Lahlou Mehdi-Georges
Artist, Brussels, Belgium, joined 11 years ago
Born in 1983 in Les Sables d'Olonne (FR).
Lives and works in Brussels and Paris.
By Marie Moignard (A translation by Philippe Dumaine)
Mehdi-Georges Lahlou is the enfant terrible of an art that does not exist. Or not yet, since he is in the process of inventing it. How to be an artist of the interstice today, when navigating between north and south, between cultures, between several media, between multiple intertwined notions? "Do not see the problem through the wrong end of the telescope", is what he seems to (omit to) tell us.
By way of a reinvented surrealism, Mehdi-Georges Lahlou has chosen to show us, as through a keyhole, what we refuse to see, know, or understand. With the dual identity that follows him like a second skin – given his compound name - Mehdi-Georges guides us in his interior world, sprinkled with his wild kid antics. He raises the burlesque to a high art status, playing with the symbols of the Muslim tradition, opposing them to the one, arrogant and showy, of its red stilettos. More than fetishes, these shoes are a kind of "animal totem" for the artist, both cathartic and vector of representation.
While questioning the field of possibilities forever irreconcilable, he invests his own body as a ground for reflection on the "sexual body" faced with identities, including religious, and likes to divert the signs of traditional culture to engage in a new "Muslim aesthetic".

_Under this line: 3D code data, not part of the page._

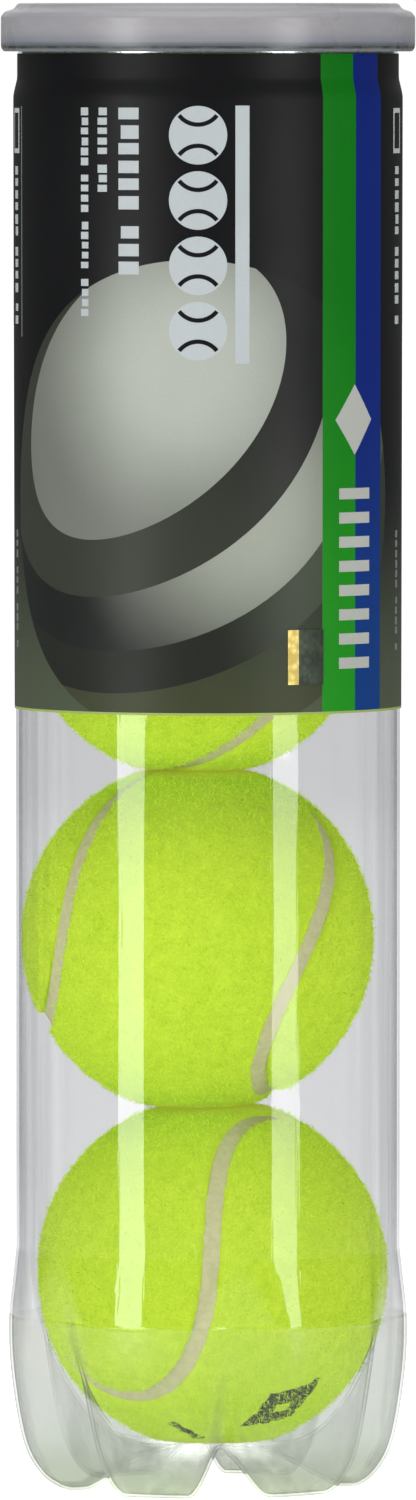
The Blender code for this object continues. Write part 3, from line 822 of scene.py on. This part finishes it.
# -------------------------------------------------------------------- overcap
# (radius, height): over the top and down the skirt, then back inside
OVERCAP = [(0.0, 283.7), (29.9, 283.7), (30.6, 284.6), (36.4, 284.6), (37.2, 283.5),
           (38.9, 283.0), (39.65, 282.1), (39.65, 276.5), (39.5, 275.9), (39.1, 275.4),
           (38.6, 275.4), (38.25, 276.2), (38.6, 277.4), (38.6, 281.9), (36.2, 281.9),
           (35.4, 283.5), (31.4, 283.5), (30.7, 282.7), (0.0, 282.7)]


def build_overcap():
    turned("cap_shell", OVERCAP, 0.45, CAP, "cap", "overcap",
           closed=False, steps=4, count=256)


# ----------------------------------------------------------------- sleeve art
# Art is laid out flat: u is arc length from the front, positive to +X, v is height.
ARC = 37.25                              # millimetres of arc per radian of azimuth
HALF_GIRTH = math.pi * ARC
FILM_OUT, FILM_THICK = 0.25, 0.15        # outer face beyond the wall, and thickness
EDGE_HIGHLIGHT_H = 0.45                            # unprinted strip along the lower edge, painted pale yellow-green as a highlight
PRINT_TOP = 264.8                        # top of the front's small print


def u_of(azimuth):
    return math.radians(azimuth) * ARC


GREEN_U, BLUE_U, BLUE_END_U = u_of(35.8), u_of(48.9), u_of(62.0)
shapes = []            # (ink, outline), later ones print over earlier ones


def ellipse(u, v, long_r, short_r, tilt, count=128):
    cos, sin = math.cos(math.radians(tilt)), math.sin(math.radians(tilt))
    out = []
    for a in angles(count):
        x, y = long_r * math.cos(a), short_r * math.sin(a)
        out.append((u + x * cos - y * sin, v + x * sin + y * cos))
    return out


def arc(u, v, radius, start, end, count=20):
    turns = [math.radians(start + (end - start) * k / count) for k in range(count + 1)]
    return [(u + radius * math.cos(a), v + radius * math.sin(a)) for a in turns]


def rect(ink, u0, v0, u1, v1):
    shapes.append((ink, [(u0, v0), (u1, v0), (u1, v1), (u0, v1)]))


def words(ink, left, right, top, bottom, pitch, seed):
    """A column of small blocks in groups, standing for small print that reads
    down the sleeve."""
    rng = np.random.default_rng(seed)
    z = top
    while z - pitch > bottom:
        for _ in range(int(rng.integers(3, 7))):
            height = pitch * float(rng.uniform(0.62, 0.8))
            if z - height < bottom:
                return
            inset = (right - left) * float(rng.choice([0.0, 0.0, 0.12]))
            rect(ink, left + inset, z - height, right, z)
            z -= pitch
        z -= pitch * 0.7


def ball_icon(u, v, radius):
    """A pale disc with two dark seam lines."""
    away, seam_r, width = radius * 1.18, radius * 0.82, radius * 0.15
    shapes.append(("pale", circle(u, v, radius, 48)))
    for centre, start, end in ((v + away, 218, 322), (v - away, 38, 142)):
        shapes.append(("char", arc(u, centre, seam_r + width / 2, start, end)
                       + arc(u, centre, seam_r - width / 2, end, start)))


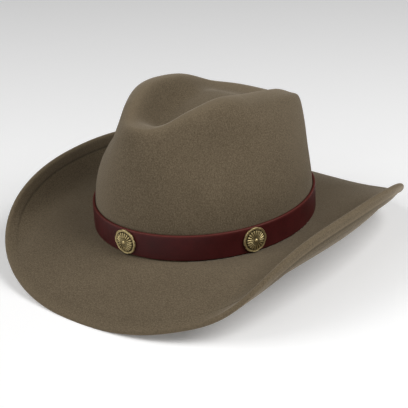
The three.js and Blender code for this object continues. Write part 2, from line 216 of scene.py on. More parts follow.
class ConchoSizes(bpy.types.PropertyGroup):
    """Sizes and colours of the brass conchos."""

    diameter: FloatProperty(
        name="Diameter", description="Diameter over the lobes",
        default=21.5 * MM, unit="LENGTH", subtype="DISTANCE")
    pitch: FloatProperty(
        name="Pitch", description="Along the band, from one concho to the next",
        default=111 * MM, unit="LENGTH", subtype="DISTANCE")
    rays: IntProperty(name="Rays", description="Rays of the sunburst", default=20, min=6)
    lobes: IntProperty(name="Lobes", description="Lobes of the rim", default=8, min=3)
    lobe_depth: FloatProperty(
        name="Lobe depth", description="Share of the radius that a notch takes", default=0.045)
    # The dark brass stands for tarnish and painted shade in the hollows
    shade: FloatVectorProperty(
        name="Brass, dark", description="Tarnish in the hollows",
        default=(0.022, 0.015, 0.005), subtype="COLOR", min=0, max=1)
    light: FloatVectorProperty(
        name="Brass, light", description="Rubbed brass on what stands proud",
        default=(0.72, 0.58, 0.29), subtype="COLOR", min=0, max=1)


class StageSizes(bpy.types.PropertyGroup):
    """Floor, light and camera."""

    turn: FloatProperty(
        name="Camera turn", description="Camera's place round the hat, from the front to +X",
        default=np.radians(39.8), subtype="ANGLE")
    tilt: FloatProperty(
        name="Camera height", description="Camera's angle above the floor",
        default=np.radians(24.41), subtype="ANGLE")
    roll: FloatProperty(
        name="Camera roll", description="The camera's lean, clockwise",
        default=np.radians(2.13), subtype="ANGLE")
    distance: FloatProperty(
        name="Camera distance", description="From the middle of the crown's foot",
        default=1.25, unit="LENGTH", subtype="DISTANCE")
    lens: FloatProperty(
        name="Lens", description="Focal length in millimetres on a 36 mm sensor", default=127.4)
    floor: FloatVectorProperty(
        name="Floor", description="Colour of the floor",
        default=(0.94, 0.94, 0.94), subtype="COLOR", min=0, max=1)
    glow: FloatProperty(
        name="Floor glow", description="Light from below, as on a light table", default=0.16)
    sky: FloatProperty(name="Sky", description="Strength of the light from all round", default=0.06)
    key: FloatProperty(name="Key light", description="Power of the main light, in watts", default=16)
    key_place: FloatVectorProperty(
        name="Key place", description="Where the main light hangs",
        default=(1.0, 0.2, 1.09), unit="LENGTH", subtype="TRANSLATION")
    left: FloatProperty(
        name="Left light", description="Power of the light from the left, in watts", default=8.5)
    left_place: FloatVectorProperty(
        name="Left place", description="Where the light from the left hangs",
        default=(-0.75, -0.75, 1.06), unit="LENGTH", subtype="TRANSLATION")
    front: FloatProperty(
        name="Front light", description="Power of the light from the front, in watts", default=3.5)
    front_place: FloatVectorProperty(
        name="Front place", description="Where the light from the front hangs",
        default=(0.0, -1.15, 0.96), unit="LENGTH", subtype="TRANSLATION")
    light_size: FloatProperty(
        name="Light size", description="Side of each light's square", default=0.9,
        unit="LENGTH", subtype="DISTANCE")


# Curves and tables


def along_table(rows, column, place, level_first=False, level_last=None):
    """A smooth curve through one column of a table. Between two rows it is the cubic with the rows'
    values and, at each row, the slope of the chord between its neighbours. A level end has slope 0."""
    level_last = level_first if level_last is None else level_last
    keys = np.asarray(next(iter(rows.values())), float)
    values = np.asarray(rows[column], float)
    slopes = np.empty_like(values)
    slopes[1:-1] = (values[2:] - values[:-2]) / (keys[2:] - keys[:-2])
    slopes[0] = 0 if level_first else (values[1] - values[0]) / (keys[1] - keys[0])
    slopes[-1] = 0 if level_last else (values[-1] - values[-2]) / (keys[-1] - keys[-2])
    i = np.clip(np.searchsorted(keys, place, side="right") - 1, 0, len(keys) - 2)
    span = keys[i + 1] - keys[i]
    t = np.clip((place - keys[i]) / span, 0, 1)
    rise = t * t * (3 - 2 * t)
    first = t * (1 - t) ** 2
    second = t * t * (t - 1)
    bend = span * (first * slopes[i] + second * slopes[i + 1])
    return values[i] * (1 - rise) + values[i + 1] * rise + bend


def signed_turn(angle):
    """The angle in degrees from the front, negative on the wearer's right."""
    return (np.degrees(angle) + 180) % 360 - 180


def folded_turn(angle):
    """The angle in degrees from the front, the same on both sides."""
    return np.abs(signed_turn(angle))


def bell(distance, spread):
    """1 at distance 0, falling off as the exponential of minus the square."""
    return np.exp(-((distance / spread) ** 2))


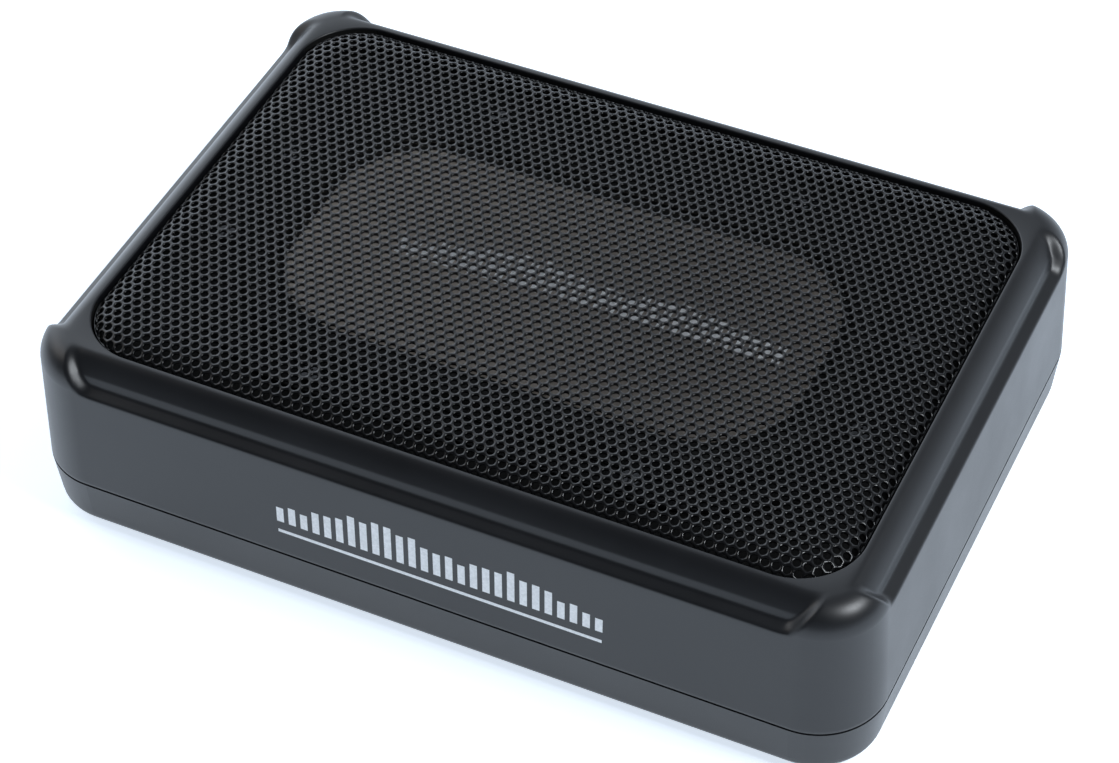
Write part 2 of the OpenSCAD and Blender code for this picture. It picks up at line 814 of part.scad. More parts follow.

His performances, fueled by his early training as a dancer, leave a bittersweet taste in the mouth, and the knowingly caused laughter can quickly turn sour. His stubbornness to achieve the wildest challenges, with a seriousness bordering on insolence, at the same time tries to downplay the thorniest issues raised by his work and to replace them, incognito, at the forefront: the clichés associated with Muslim women, nudity, sexual gender in spirituality, are as many subjects, both sensitive and essential, so rarely treated with such rigor. Because beyond the inevitable provocation rests, at the core, the strength of commitment.
"Someone told me that the wonder had passed", he writes, as a disillusioned child, in champagne-colored letters, or on gold paper. Well, not quite, since Mehdi-Georges is still looking for it.